Additional information
Publisher's Note
Springer Nature remains neutral with regard to jurisdictional claims in published maps and institutional affiliations.
Appendices
Appendix 1 Machine Learning Approaches
1.1 1.1 Data Preprocessing
We use the sample dataset in Table 4 as an illustrative example. This dataset has four features: age, household size (“hhsize”), having human network abroad (“mabr”), and the intensity of the drought (“drought”); and one target attribute representing the migration intention (“move”).
The first step is data preprocessing. It allows cleaning up the data by handling missing data and scale/type-related problems. A scale-related issue occurs when variables are displayed in different scales, for example, year (e.g., [2010, 2016]) and age (e.g., [0, 100]). This problem can cause bias on ML models’ output and implementation inefficiency.
There are two types of variables, numerical and categorical variables, that may need preprocessing. The categorical variables contain labels instead of numerical values. Many ML algorithms only support numerical variables, often for the sake of implementation efficiency. Hence, it is recommended to convert these variables into numerical variables using one-hot encoding.
Definition
(One-hot encoding) It consists of creating new binary variables for the unique labels in the categorical variable.

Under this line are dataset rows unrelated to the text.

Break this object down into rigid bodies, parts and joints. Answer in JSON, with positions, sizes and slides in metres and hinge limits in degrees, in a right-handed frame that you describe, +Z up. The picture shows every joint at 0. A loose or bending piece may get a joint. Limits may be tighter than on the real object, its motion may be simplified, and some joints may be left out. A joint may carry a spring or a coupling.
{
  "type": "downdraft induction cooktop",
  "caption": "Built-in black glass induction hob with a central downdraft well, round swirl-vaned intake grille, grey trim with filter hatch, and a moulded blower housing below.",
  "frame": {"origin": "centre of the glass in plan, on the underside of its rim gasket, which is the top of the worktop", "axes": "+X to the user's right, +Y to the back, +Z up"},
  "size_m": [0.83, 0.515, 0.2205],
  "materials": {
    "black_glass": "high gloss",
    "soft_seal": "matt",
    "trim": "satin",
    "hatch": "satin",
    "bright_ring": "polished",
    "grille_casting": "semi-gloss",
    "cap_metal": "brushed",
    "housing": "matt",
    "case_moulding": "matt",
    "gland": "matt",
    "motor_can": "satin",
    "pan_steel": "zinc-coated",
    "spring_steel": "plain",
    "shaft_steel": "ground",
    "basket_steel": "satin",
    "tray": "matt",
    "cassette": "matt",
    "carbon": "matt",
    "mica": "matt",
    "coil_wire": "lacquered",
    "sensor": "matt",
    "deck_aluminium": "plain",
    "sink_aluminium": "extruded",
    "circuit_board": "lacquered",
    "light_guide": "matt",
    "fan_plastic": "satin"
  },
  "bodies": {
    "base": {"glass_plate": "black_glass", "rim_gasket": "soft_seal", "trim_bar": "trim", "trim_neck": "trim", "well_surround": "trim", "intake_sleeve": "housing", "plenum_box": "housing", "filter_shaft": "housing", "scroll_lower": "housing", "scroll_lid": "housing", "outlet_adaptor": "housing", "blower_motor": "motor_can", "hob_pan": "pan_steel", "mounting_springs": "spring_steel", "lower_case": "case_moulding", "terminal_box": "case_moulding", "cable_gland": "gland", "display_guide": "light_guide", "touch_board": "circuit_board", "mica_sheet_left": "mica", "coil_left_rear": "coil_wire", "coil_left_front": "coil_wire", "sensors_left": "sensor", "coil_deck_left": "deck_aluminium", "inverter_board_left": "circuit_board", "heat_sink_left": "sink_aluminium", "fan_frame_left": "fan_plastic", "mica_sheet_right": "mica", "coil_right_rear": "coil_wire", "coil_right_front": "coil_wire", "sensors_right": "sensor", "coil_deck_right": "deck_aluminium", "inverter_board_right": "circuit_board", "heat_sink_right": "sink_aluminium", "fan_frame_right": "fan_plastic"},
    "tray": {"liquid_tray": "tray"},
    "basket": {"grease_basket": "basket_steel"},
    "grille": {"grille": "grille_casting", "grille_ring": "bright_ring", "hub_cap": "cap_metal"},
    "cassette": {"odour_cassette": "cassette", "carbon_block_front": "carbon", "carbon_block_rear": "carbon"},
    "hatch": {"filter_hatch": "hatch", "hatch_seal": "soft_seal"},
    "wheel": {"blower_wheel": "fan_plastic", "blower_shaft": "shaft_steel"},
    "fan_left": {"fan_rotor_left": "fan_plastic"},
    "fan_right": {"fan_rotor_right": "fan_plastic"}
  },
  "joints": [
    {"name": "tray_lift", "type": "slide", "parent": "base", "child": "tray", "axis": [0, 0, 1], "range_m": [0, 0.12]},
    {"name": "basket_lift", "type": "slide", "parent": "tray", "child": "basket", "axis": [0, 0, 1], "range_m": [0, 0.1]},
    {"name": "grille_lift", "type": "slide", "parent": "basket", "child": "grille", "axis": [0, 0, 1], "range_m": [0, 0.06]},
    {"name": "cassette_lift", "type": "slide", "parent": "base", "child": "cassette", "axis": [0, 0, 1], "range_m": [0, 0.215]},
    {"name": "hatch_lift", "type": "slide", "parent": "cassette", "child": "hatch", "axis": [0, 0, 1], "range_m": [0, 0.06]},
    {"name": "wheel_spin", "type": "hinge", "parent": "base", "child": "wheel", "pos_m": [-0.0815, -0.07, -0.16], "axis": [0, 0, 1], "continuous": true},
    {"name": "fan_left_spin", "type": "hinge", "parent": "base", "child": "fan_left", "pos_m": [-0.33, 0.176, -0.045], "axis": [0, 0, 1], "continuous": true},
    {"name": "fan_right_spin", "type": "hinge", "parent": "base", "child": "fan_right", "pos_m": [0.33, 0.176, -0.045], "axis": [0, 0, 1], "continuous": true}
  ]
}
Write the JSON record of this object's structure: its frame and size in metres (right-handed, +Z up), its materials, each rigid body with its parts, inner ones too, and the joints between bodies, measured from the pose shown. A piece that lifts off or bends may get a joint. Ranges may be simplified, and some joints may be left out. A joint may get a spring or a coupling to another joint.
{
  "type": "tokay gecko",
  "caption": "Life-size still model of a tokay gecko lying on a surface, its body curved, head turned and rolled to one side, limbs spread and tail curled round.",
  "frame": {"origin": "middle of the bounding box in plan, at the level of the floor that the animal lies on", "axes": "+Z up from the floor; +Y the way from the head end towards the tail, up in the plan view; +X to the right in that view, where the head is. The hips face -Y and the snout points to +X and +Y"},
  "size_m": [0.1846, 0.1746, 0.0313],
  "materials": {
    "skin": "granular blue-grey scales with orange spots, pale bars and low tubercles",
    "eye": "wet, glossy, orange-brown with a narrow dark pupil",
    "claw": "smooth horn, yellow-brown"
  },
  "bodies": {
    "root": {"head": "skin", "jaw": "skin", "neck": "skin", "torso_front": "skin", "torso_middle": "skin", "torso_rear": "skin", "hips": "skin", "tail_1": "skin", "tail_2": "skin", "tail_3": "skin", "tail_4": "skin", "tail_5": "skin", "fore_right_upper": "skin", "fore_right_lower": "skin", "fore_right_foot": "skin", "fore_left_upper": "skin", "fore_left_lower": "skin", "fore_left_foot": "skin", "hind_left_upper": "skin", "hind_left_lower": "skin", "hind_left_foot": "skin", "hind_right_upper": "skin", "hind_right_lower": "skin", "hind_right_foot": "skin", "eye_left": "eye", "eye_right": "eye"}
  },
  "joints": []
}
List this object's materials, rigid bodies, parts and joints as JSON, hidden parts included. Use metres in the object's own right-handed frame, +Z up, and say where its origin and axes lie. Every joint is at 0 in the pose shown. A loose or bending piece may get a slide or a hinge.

It is well known that it produces bias to the model output when using the numerical variable inputs with different scales. We overcome this problem by binarizing these numerical variables.
Definition
(Data binarization) It comprises transforming a numerical variable into several binary variables. The binarization workflow is in two steps: (i) split the numerical variable into intervals and create a categorical variable by labeling each range. Then, (ii) use the one-hot encoding method to create the binary variables.
Example
Figures 12 and 13 show examples of binarization and one-hot encoding for the age and SPEI12 variables.
Generalization is an essential concept in ML. It refers to the ability of a method to classify unknown examples to the model correctly. For this, the dataset is split for training and testing the model in the data preprocessing step.
Definition
(Training set and test set) The training set is a part of the dataset used to train the model and the test set is the hold-out part of the dataset to test the model. Typically, 60 to 90% of the database is assigned as a training set while the rest as a test set.
To have a noise-free and robust model that generalizes well, the training and test sets are extracted iteratively from the dataset. This resampling procedure is called the cross-validation process.
Definition
(Cross-Validation) The cross-validation process consists of randomly splitting the dataset into K fairly equal samples \(S_1, S_2, \cdots , S_K\). Based on these samples, K folds are created, each containing training and testing sets. At the ith fold, the samples \(S_1, S_2, \cdots , S_K\), excluding \(S_i\), are merged to a training set and sample \(S_i\) is used as a testing set.
Example
Figure 14 shows an example of the second fold.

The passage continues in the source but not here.